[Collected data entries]
-------------------------
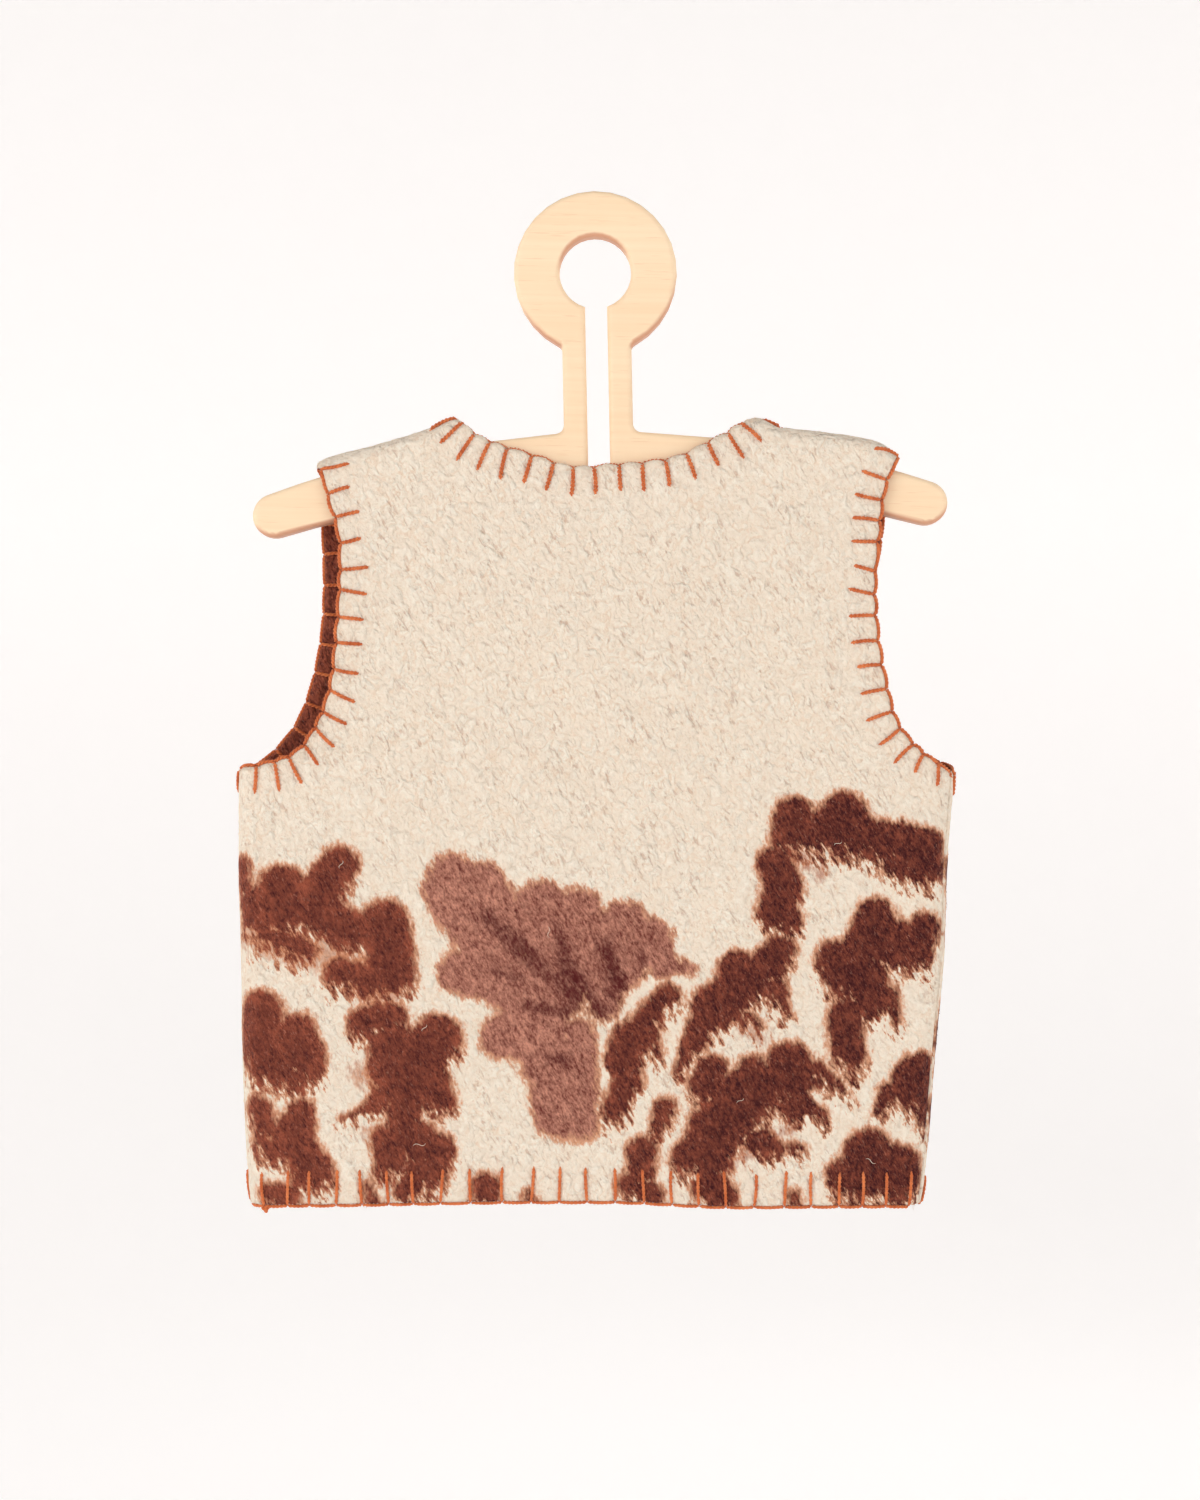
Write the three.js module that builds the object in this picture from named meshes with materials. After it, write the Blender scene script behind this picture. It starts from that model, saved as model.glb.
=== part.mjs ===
// Child's sleeveless vest of thick double-faced wool, hanging flat on a wooden hanger.
// Millimetres. +Z is up, +X is the wearer's right, and -Y is the side of the wearer's back.
// The origin is the top of the hanger's hole, where a peg carries it, half-way through the wood.
// Each panel is drawn flat, as across and up its cloth, and is then bent into the hanging garment.

import * as THREE from "three";

// Cloth and seams
const CLOTH_THICKNESS = 3;
const SEAM_GAP = 0.3;
const FRONT_OPENING = 3;
const BACK = -1;
const FRONT = 1;
const LEFT = -1;
const RIGHT = 1;

// Arch of the cloth over the hanger's bar, at mid-thickness of the cloth
const ARCH_HALF_WIDTH = 6.9;
const ARCH_RISE = 5.5;
const ARCH_LENGTH = (Math.PI / 2) * Math.hypot(ARCH_HALF_WIDTH, ARCH_RISE) * Math.SQRT1_2;

// Side folds: how far in from the fold the cloth starts to turn, and a quarter turn's length
const FOLD_REACH = 8;
const FOLD_LENGTH = 14;
// Degrees of turn from the back to each side seam: 90 would be the fold itself
const LEFT_SEAM_TURN = 130;
const RIGHT_SEAM_TURN = 50;

// Heights and places that several pieces share
const UNDERARM_Z = -232;
const CENTRE_X = 2.5;
const FRONT_NECK_DEPTH = 58;
const HEM_CENTRE_X = -4;

// Top of the shoulders, on the outside of the cloth. The middle rows span the open neck.
const SHOULDER_TOP = [
  { x: -120.6, z: -98.4 },
  { x: -116.3, z: -95.4 },
  { x: -96.4, z: -90.1 },
  { x: -72.6, z: -82.8 },
  { x: -61.3, z: -78 },
  { x: -40, z: -72 },
  { x: 50, z: -72 },
  { x: 71.3, z: -78 },
  { x: 80.4, z: -82 },
  { x: 98.1, z: -84 },
  { x: 119.8, z: -87.5 },
  { x: 131.4, z: -94.5 },
];
const LEFT_TIP_X = SHOULDER_TOP[0].x;
const RIGHT_TIP_X = SHOULDER_TOP[SHOULDER_TOP.length - 1].x;
const LEFT_PEAK_X = -61.3;
const RIGHT_PEAK_X = 71.3;

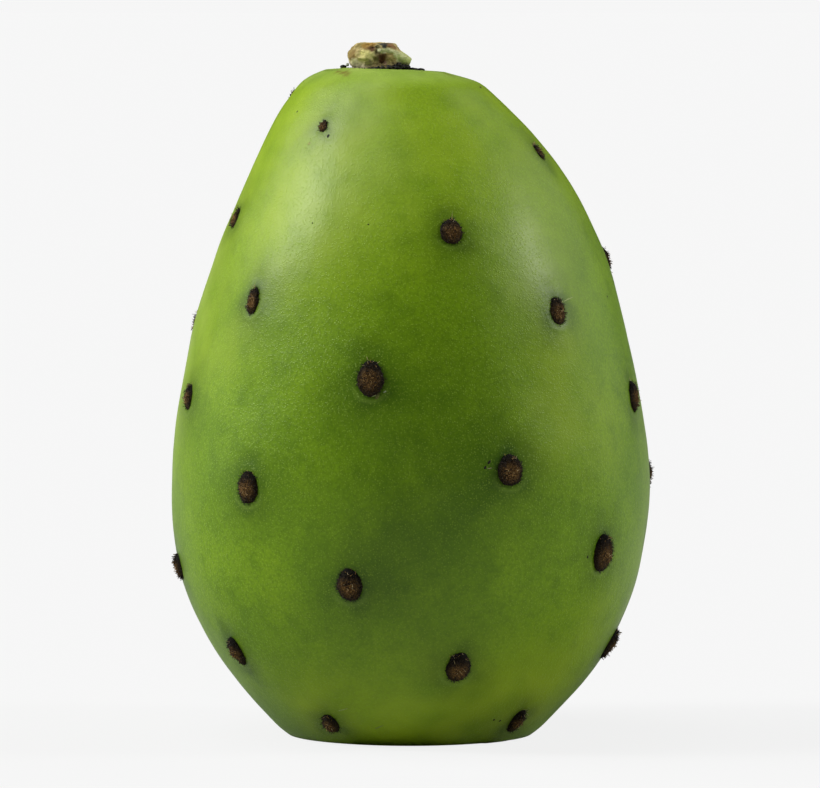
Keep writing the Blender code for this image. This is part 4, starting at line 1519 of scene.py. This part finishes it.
# %% Soft light
# Suns: azimuth, elevation and spread in degrees, strength
LIGHTS = (
    ("key_light", -88.0, 32.0, 14.0, 1.08),
    ("upper_key_light", -78.0, 44.0, 12.0, 0.84),
    ("high_light", -92.0, 72.0, 40.0, 0.92),
    ("rear_left_light", -112.0, 35.0, 26.0, 0.46),
    ("low_light", -112.0, 12.0, 30.0, 0.22),
    ("side_light", 84.0, 32.0, 14.0, 0.95),
    ("back_light", 112.0, 26.0, 56.0, 0.70),
)
WORLD_STRENGTH = 0.02

for name, azimuth, elevation, spread, strength in LIGHTS:
    lamp = bpy.data.lights.new(name, "SUN")
    lamp.angle = math.radians(spread)
    lamp.energy = strength
    holder = add_object(name, lamp)
    a, e = math.radians(azimuth), math.radians(elevation)
    towards = Vector((math.sin(a) * math.cos(e), -math.cos(a) * math.cos(e), math.sin(e)))
    holder.rotation_euler = towards.to_track_quat("Z", "Y").to_euler()
    holder.location = towards

world = bpy.data.worlds.new("studio")
bpy.context.scene.world = world
world.use_nodes = True
tree = world.node_tree
seen = add_node(tree, "ShaderNodeLightPath").outputs["Is Camera Ray"]
fill = tree.nodes["Background"]
fill.inputs["Color"].default_value = linear_colour("#ffffff")
fill.inputs["Strength"].default_value = WORLD_STRENGTH
backdrop = add_node(tree, "ShaderNodeBackground", {"Color": linear_colour(BACKDROP_COLOUR), "Strength": 1.0})
mixed = add_node(tree, "ShaderNodeMixShader", {0: seen, 1: fill, 2: backdrop})
tree.links.new(mixed.outputs[0], tree.nodes["World Output"].inputs["Surface"])
bpy.context.scene.view_settings.view_transform = "Standard"
print("lights:", [light[0] for light in LIGHTS])

# %% Camera
CAMERA_DISTANCE = 0.8
CAMERA_ELEVATION = 3.3
CAMERA_LENS = 291.86
SENSOR_WIDTH = 36.0
AIM_HEIGHT = 0.041

camera = add_object("camera", bpy.data.cameras.new("camera"))
camera.data.lens = CAMERA_LENS
camera.data.sensor_width = SENSOR_WIDTH
camera.data.sensor_fit = "HORIZONTAL"
tip = math.radians(CAMERA_ELEVATION)
camera.location = (0.0, -CAMERA_DISTANCE * math.cos(tip), AIM_HEIGHT + CAMERA_DISTANCE * math.sin(tip))
camera.rotation_euler = (math.radians(90.0) - tip, 0.0, 0.0)
bpy.context.scene.camera = camera
print("the camera is", CAMERA_DISTANCE, "m away, with a lens of", CAMERA_LENS, "mm")

# %% Sizes and the end
low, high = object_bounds()
print("visual size in mm:", [round((b - a) / MM, 2) for a, b in zip(low, high)])
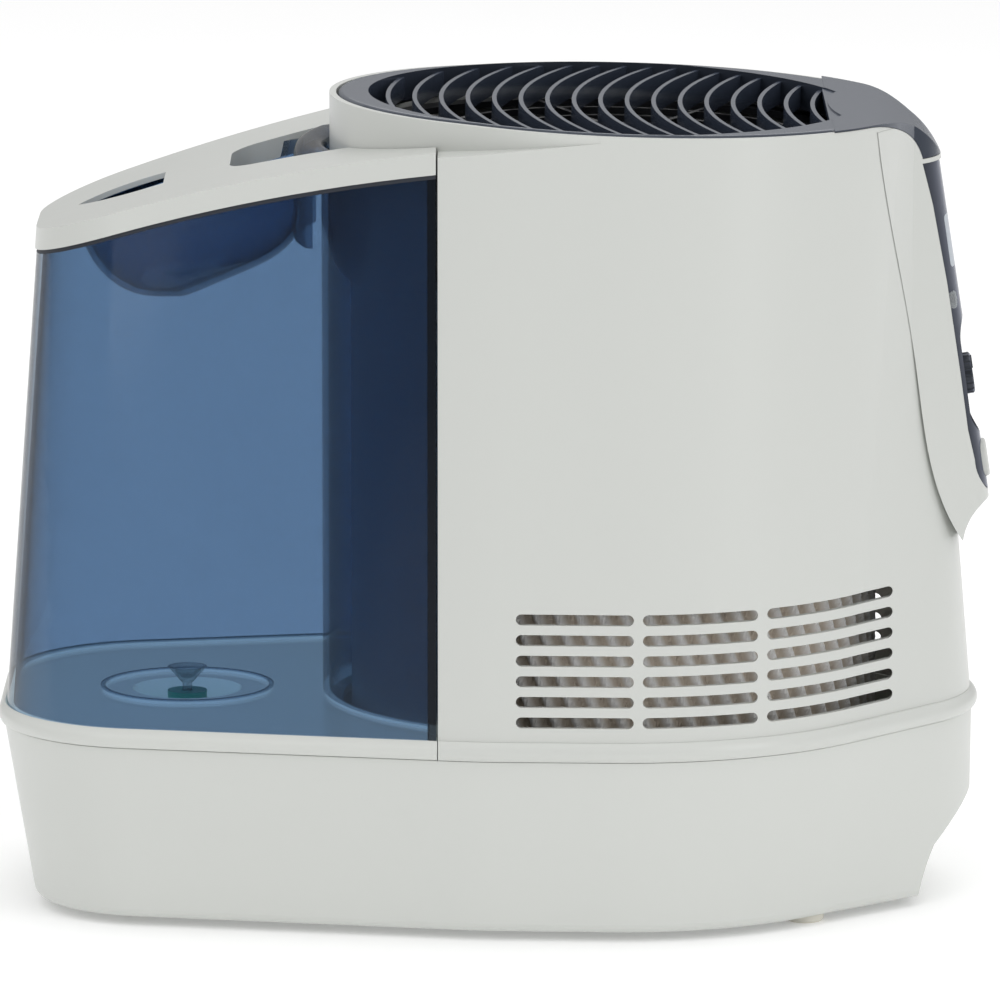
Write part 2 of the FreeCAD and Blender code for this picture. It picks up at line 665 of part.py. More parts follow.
def control_panel():
    front_half = side_prism(polygon_xz([
        (panel_x(150.0) - 14, 150.0), (250.0, 150.0), (250.0, 345.0), (panel_x(345.0) - 14, 345.0)]))
    filled = panel_body(0.0).common(pocket_front(-0.5))
    blank = filled.common(front_half)
    plate = blank.cut(panel_body(2.5))
    ribs = filled.common(box(150, 250, -30, -14.2, 200, 330).fuse(box(150, 250, 14.2, 30, 200, 330)))
    ribs = ribs.common(box(150, 250, -16, 16, 200, 330))
    dish = panel_frame(knob_dish(), KNOB_Z, KNOB_DISH_DEPTH)
    tub = panel_frame(box(-2.5, 20, -13.5, 13.5, -29.5, 29.5), KNOB_Z, KNOB_DISH_DEPTH).common(blank)
    plate = plate.fuse([tub, ribs]).cut(dish).cut(housing_solid(0.05).cut(panel_window()))
    plate = plate.cut(panel_frame(Part.makeCylinder(3.3, 40, V(-25, 0, 0), V(1, 0, 0)), KNOB_Z))
    plate = plate.cut(panel_frame(button_blank(0.4, 30.0), BUTTON_Z, 20.0))
    plate = plate.cut(lens_prism()).cut(lamp_clearance())
    return plate.cut(panel_label())


def panel_label():
    """Thin curved skin on the panel's face."""
    skin = panel_body(-0.01).cut(panel_body(0.8))
    return skin.common(panel_frame(rounded_block(22.0, 24.0, 2.0, 20.0), LABEL_Z, 10.0))


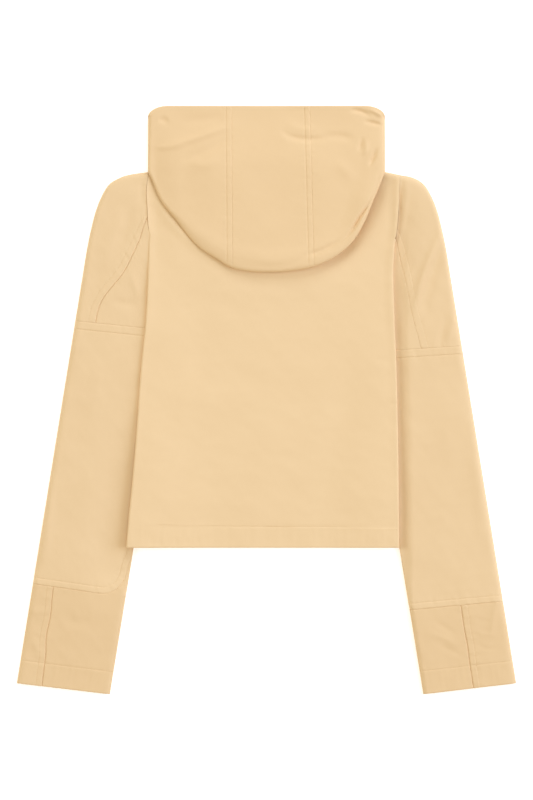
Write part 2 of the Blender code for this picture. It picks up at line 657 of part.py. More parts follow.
def hood_panel_grid(lower_range, upper_range, columns, inset):
    """One face of a hood panel: upright columns from the opening edge down to the lower edge."""
    seams = [abs(end) < HOOD_HALF_WIDTH for end in lower_range]
    lower = shrunk(HOOD_LOWER, inset)
    at = np.interp(lower_range, HOOD_LOWER[:, 0], np.linspace(0.0, 1.0, len(HOOD_LOWER)))
    ease = np.linspace(0.0, 1.0, columns)
    if not seams[0]:
        ease = ease**1.7
    if not seams[1]:
        ease = 1.0 - (1.0 - ease) ** 1.7
    foot = along(lower, at[0] + (at[1] - at[0]) * ease)
    low, high = np.array(lower_range, float), np.array(upper_range, float)
    low += [SEAM / 2.0 if seams[0] else inset, -SEAM / 2.0 if seams[1] else -inset]
    high += [SEAM / 2.0 if seams[0] else inset, -SEAM / 2.0 if seams[1] else -inset]
    share = (foot[:, 0] - foot[0, 0]) / (foot[-1, 0] - foot[0, 0])
    foot_x = low[0] + share * (low[1] - low[0])
    head_x = high[0] + share * (high[1] - high[0])
    down = np.array([0.0, 0.17, 0.35, 0.52, 0.68, 0.82, 0.91, 0.96, 0.987, 1.0])[:, None]
    x = head_x + (foot_x - head_x) * down
    y = hood_top_y(head_x) + (foot[:, 1] - hood_top_y(head_x)) * down
    edge = distance_to(shrunk(HOOD_OUTLINE, inset), x, y)
    edge[-1] = 0.0
    top, fold = hood_heights(x, y, edge)
    z = fold + SEAM / 2.0 + (top - inset - fold - SEAM / 2.0) * roundover(edge, HOOD_EDGE_REACH - inset)
    return np.stack([x, y, z], -1)


def hood_return_patch():
    """The hood's hidden inner layers: a shallow dish on the back whose rim meets the upper layer's fold."""
    shares = np.concatenate([[0.03, 0.06], np.linspace(0.1, 0.9, 14), [0.94, 0.97]])
    rise = np.array([0.0, 0.02, 0.07, 0.2, 0.6, 1.0])[:, None]
    grids = []
    for inset in (0.0, CLOTH):
        foot = along(shrunk(HOOD_LOWER, inset), shares)
        x = np.broadcast_to(foot[:, 0], (len(rise), len(shares)))
        head = side_of(foot[:, 0], "back_top_y", foot[:, 0]) - HOOD_RETURN_SHORT
        y = foot[:, 1] + (head - foot[:, 1]) * rise
        edge = distance_to(shrunk(HOOD_LOWER, inset), x, y)
        edge[0] = 0.0
        _, fold = hood_heights(x, y, edge)
        level = hood_base(x, y) + (HOOD_RETURN if inset else 0.0)
        z = fold - 2.0 * SEAM + (level - fold + 2.0 * SEAM) * roundover(edge, 8.0 - inset)
        grids.append(np.stack([x, y, z], -1))
    return grids[0], grids[1]


def hood_front_patch(side):
    """The hood's side where it runs round to the front neck, under the upper layer and beside the front."""
    wide, high = HOOD_CORNER
    bend = np.array([0.15, 0.5, 1.0]) * math.pi / 2.0
    centre = np.array([HOOD_HALF_WIDTH - wide, HOOD_TOP_Y - high])
    corner = centre + np.stack([np.sin(bend), np.cos(bend)], -1) * [wide, high]
    shoulder_y = float(shoulder_line(HOOD_HALF_WIDTH, side.shoulder)) + HOOD_FRONT_LIFT
    down = corner[-1] + ([HOOD_HALF_WIDTH, shoulder_y] - corner[-1]) * np.array([0.35, 0.65, 1.0])[:, None]
    neck_x = np.array([115.0, NECK_POINT[0], 88.0, 80.0, 65.0, 45.0])
    away = 2.0 * SEAM
    neck = np.stack([neck_x - away * (neck_x <= NECK_POINT[0]), side.front_top_y(neck_x) + away], -1)
    outside = np.concatenate([corner, down, neck])
    start = np.array([HOOD_HALF_WIDTH - wide - 2.0, HOOD_TOP_Y])
    stop = np.array([neck_x[-1] - 6.0, neck[-1, 1]])
    share = np.array([0.0, 0.03, 0.07, 0.2, 0.28, 0.33, 0.38, 0.47, 0.62, 0.74, 0.87, 1.0])
    opening = start + (stop - start) * share[:, None]
    across = np.array([0.0, 0.4, 0.75, 0.9, 0.97, 1.0])
    fold_line = np.concatenate([corner, down])
    fold_line[0] = [HOOD_HALF_WIDTH - wide, HOOD_TOP_Y]
    grids = []
    for inset in (0.0, CLOTH):
        rim = outside.copy()
        rim[:, 0] = np.minimum(rim[:, 0], HOOD_HALF_WIDTH - inset)
        point = opening[:, None] + (rim - opening)[:, None] * across[:, None]
        x, y = point[..., 0], point[..., 1]
        edge = np.clip(distance_to(fold_line, x, y) - inset, 0.0, None)
        _, fold = hood_heights(side.sign * x, y, edge)
        z = fold - 3.5 * SEAM + (inset - fold + 3.5 * SEAM) * roundover(edge, 8.0 - inset)
        grids.append(np.stack([x * side.sign, y, z], -1))
    return grids[0], grids[1]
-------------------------
▶ _WORK INSTRUCTIONS_:
Of the lines above, retype only those from the line containing "Keep writing the" through the line containing "AIM_HEIGHT = 0.041", including both, exactly.

▶ _WORKED SOLUTION_:
Keep writing the Blender code for this image. This is part 4, starting at line 1519 of scene.py. This part finishes it.
# %% Soft light
# Suns: azimuth, elevation and spread in degrees, strength
LIGHTS = (
    ("key_light", -88.0, 32.0, 14.0, 1.08),
    ("upper_key_light", -78.0, 44.0, 12.0, 0.84),
    ("high_light", -92.0, 72.0, 40.0, 0.92),
    ("rear_left_light", -112.0, 35.0, 26.0, 0.46),
    ("low_light", -112.0, 12.0, 30.0, 0.22),
    ("side_light", 84.0, 32.0, 14.0, 0.95),
    ("back_light", 112.0, 26.0, 56.0, 0.70),
)
WORLD_STRENGTH = 0.02

for name, azimuth, elevation, spread, strength in LIGHTS:
    lamp = bpy.data.lights.new(name, "SUN")
    lamp.angle = math.radians(spread)
    lamp.energy = strength
    holder = add_object(name, lamp)
    a, e = math.radians(azimuth), math.radians(elevation)
    towards = Vector((math.sin(a) * math.cos(e), -math.cos(a) * math.cos(e), math.sin(e)))
    holder.rotation_euler = towards.to_track_quat("Z", "Y").to_euler()
    holder.location = towards

world = bpy.data.worlds.new("studio")
bpy.context.scene.world = world
world.use_nodes = True
tree = world.node_tree
seen = add_node(tree, "ShaderNodeLightPath").outputs["Is Camera Ray"]
fill = tree.nodes["Background"]
fill.inputs["Color"].default_value = linear_colour("#ffffff")
fill.inputs["Strength"].default_value = WORLD_STRENGTH
backdrop = add_node(tree, "ShaderNodeBackground", {"Color": linear_colour(BACKDROP_COLOUR), "Strength": 1.0})
mixed = add_node(tree, "ShaderNodeMixShader", {0: seen, 1: fill, 2: backdrop})
tree.links.new(mixed.outputs[0], tree.nodes["World Output"].inputs["Surface"])
bpy.context.scene.view_settings.view_transform = "Standard"
print("lights:", [light[0] for light in LIGHTS])

# %% Camera
CAMERA_DISTANCE = 0.8
CAMERA_ELEVATION = 3.3
CAMERA_LENS = 291.86
SENSOR_WIDTH = 36.0
AIM_HEIGHT = 0.041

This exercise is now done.